On October 18, 2012, FINRA censured and fined Memphis, Tennessee Morgan Keegan & Co. (CRD# 4161) $365,000 for its failure to “establish and maintain a supervisory system” to achieve compliance with NASD/FINRA rules in connection with the sale of non-rraditional ETFs.

According to FINRA’s website, Morgan Keegan provided retail brokerage services and concurrently “failed to provide adequate training to its” representatives and supervisors “regarding the features, risk, and characteristics of non-traditional ETFs.”

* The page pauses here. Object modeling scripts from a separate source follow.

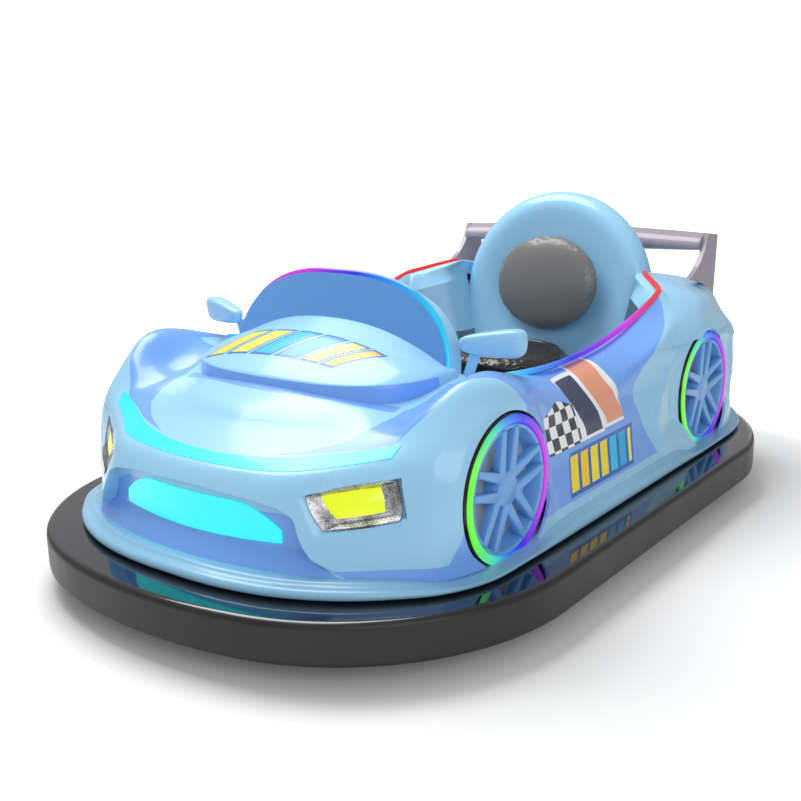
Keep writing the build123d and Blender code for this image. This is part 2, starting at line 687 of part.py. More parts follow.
def steering():
    rim = Torus(STEERING_R - STEERING_GRIP_R, STEERING_GRIP_R)
    hub = Cylinder(34, 24)
    wheel = rim + Pos(0, 0, -4) * hub
    for turn in (90, 180, 270):
        arm = Box(STEERING_R - 24, 22, 10, align=(Align.MIN, Align.CENTER, Align.CENTER))
        wheel += Rot(0, 0, turn) * Pos(10, 0, -4) * arm
    keep("steering_wheel", column_place(0) * wheel)
    down = Pos(0, 0, -16.2)
    length = COLUMN_LENGTH - 16.2
    shaft = down * Cylinder(SHAFT_R, length, align=(Align.CENTER, Align.CENTER, Align.MAX))
    keep("steering_shaft", column_place(0) * shaft)
    jacket = Pos(0, 0, -40) * Cylinder(SHAFT_R + 9, JACKET_LENGTH, align=(Align.CENTER, Align.CENTER, Align.MAX))
    jacket -= Cylinder(SHAFT_R + 3, 2 * COLUMN_LENGTH)
    keep("column_jacket", column_place(0) * jacket)


def drive_unit():
    top = BRIDGE_Z
    leg_foot = RAIL_BOTTOM + TUBE_H + 0.2
    half = RAIL_Y + 4
    bridge = box(DRIVE_X - 60, DRIVE_X + 60, -half, half, top, top + 8)
    bridge += both(box(DRIVE_X - 40, DRIVE_X + 40, half - 8, half, leg_foot, top))
    bridge -= Pos(DRIVE_X, 0, top) * Cylinder(STUB_R + RUNNING, 60)
    keep("drive_bridge", bridge)
    x0, x1, half, tall = GEARBOX
    w = GEARBOX_WALL
    case = box(x0, x1, -half, half, top + 8.2, top + 8.2 + tall)
    case -= box(x0 + w, x1 - w, w - half, half - w, 0, top + 8.2 + tall - w)
    keep("steering_gearbox", case - column_place(0) * Cylinder(SHAFT_R + 3, 2 * COLUMN_LENGTH))
    crown = Pos(DRIVE_X, 0, top - 12) * Cylinder(70, 10)
    stub = Pos(DRIVE_X, 0, top - 10) * Cylinder(STUB_R, 34, align=(Align.CENTER, Align.CENTER, Align.MIN))
    fork = crown + stub
    for side in (-1, 1):
        y0, y1 = sorted((side * 42, side * 52))
        fork += box(DRIVE_X - 22, DRIVE_X + 22, y0, y1, DRIVE_WHEEL_R - 24, top - 12)
    fork -= disc(DRIVE_X, -80, 80, DRIVE_WHEEL_R, AXLE_R)
    keep("drive_fork", fork)
    keep("drive_axle", disc(DRIVE_X, -58, 58, DRIVE_WHEEL_R, AXLE_R))
    tyre, hub = wheel_pair(DRIVE_X, 0, DRIVE_WHEEL_R, DRIVE_WHEEL_R, DRIVE_WHEEL_W, 68)
    keep("drive_tyre", tyre)
    keep("drive_hub_motor", hub)


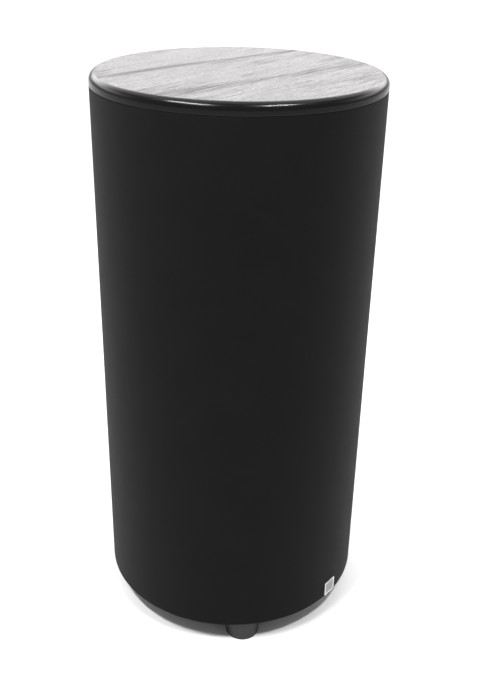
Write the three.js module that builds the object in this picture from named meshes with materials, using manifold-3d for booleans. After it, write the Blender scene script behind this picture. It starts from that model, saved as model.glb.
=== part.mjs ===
// A cylindrical floor-standing subwoofer: a cloth-covered fibre tube with a wooden top cap, a 12 inch woofer
// firing down between four rubber feet, a bent reflex port and an amplifier plate let flat into the back.
// Millimetres, +Z up. The origin is on the floor under the cylinder's axis, the front is -Y and the back is +Y.
import * as THREE from "three";
import { mergeVertices } from "three/addons/utils/BufferGeometryUtils.js";
import Module from "manifold-3d";

const wasm = await Module();
wasm.setup();

// ---- Driving dimensions ----
const GAP = 0.3; // clearance between touching pieces
const OUTER_R = 211; // over the cloth
const CLOTH = 1.5;
const TUBE_R = OUTER_R - CLOTH - GAP;
const TUBE_WALL = 10;
const TUBE_INNER_R = TUBE_R - TUBE_WALL;
const FOOT_HEIGHT = 35;
const BODY_HEIGHT = 834; // underside of the baffle to the top of the cap
const TOP = FOOT_HEIGHT + BODY_HEIGHT;
const CAP_THICK = 17;
const CAP_ROUND = 11;
const PLUG_THICK = 18;
const BAFFLE_THICK = 25;
const BAFFLE_TOP = FOOT_HEIGHT + BAFFLE_THICK;
const CAP_UNDER = TOP - CAP_THICK;

const FOOT_R = 26.5;
const FOOT_RING_R = 180.5;
const FOOT_ANGLES = { front_left: 225, front_right: 315, back_right: 45, back_left: 135 };

const FLANGE_R = 152; // woofer
const CUTOUT_R = 141;
const FLANGE_THICK = 5;
const FLANGE_Z = FOOT_HEIGHT + 0.4;
const CONE_R = 114;
const ROLL_OUTER_R = 134;
const COIL_R = 32;
const LIP_THICK = 1.2;
const SPIDER_Z = 96;
const BASKET_TOP = 119;
const TOP_PLATE_THICK = 8;
const MAGNET_THICK = 30;
const YOKE_THICK = 9;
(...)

ETFs are an investment vehicle that offers the flexibility of a stock with the diversity of a mutual fund. A traditional ETF is an index-tracking fund that trades like an individual stock on an exchange. A non-traditional ETF functions the same but also attempts to amplify, rather than match, the index it tracks. Non-traditional ETFs use complex strategies such as leverage, swaps, future contracts and other derivatives making them suitable only for sophisticated and speculative investors with a high risk tolerance.

The problem was that Morgan Keegan supervised the non-traditional ETFs in the same manner as it did the traditional ETFs. This supervisory system though was not tailored to address the unique features and risk of the non-traditional ETFs.

For more details, see FINRA Case #2009019113501.